OK, how about the corporate masters you routinely shill for violate free software developers' licenses regularly, so it doesn't matter because the community can't do anything about it.

Can we end this here, please?

Posted Mar 11, 2021 17:45 UTC (Thu) by jake (editor, #205) [Link]

This does not seem a productive use of anyone's time.

Let's just stop this here, please.

thanks,

jake

The Linux Foundation's "sigstore" project

Posted Mar 11, 2021 17:56 UTC (Thu) by rahulsundaram (subscriber, #21946) [Link]

You seem very confused. I have zero association whatsoever with Linux Foundation nor do I work for any organization associated with it. I do have some experience getting free software licensing issued resolved as a volunteer distro package maintainer and developer for several years and that's the perspective I am sharing here. The enforcement of licensing requirements if the authors of the library care enough to do it has to initiated by them. I don't see any evidence at all for that.

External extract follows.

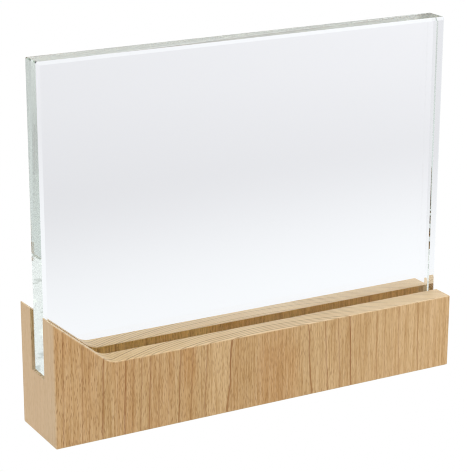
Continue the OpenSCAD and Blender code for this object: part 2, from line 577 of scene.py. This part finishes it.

That's my point.

The Linux Foundation's "sigstore" project

Posted Mar 11, 2021 18:20 UTC (Thu) by jschrod (subscriber, #1646) [Link]

Can you please stop your crusade?

This is not Slashdot.

The Linux Foundation's "sigstore" project

Posted Mar 12, 2021 20:13 UTC (Fri) by ratfactor (guest, #132367) [Link]

> ...this could just have been a plain HTML page.

The sharp irony of these awful Web practices (no matter how common they are) being needlessly used on a "web of trust" site is downright painful.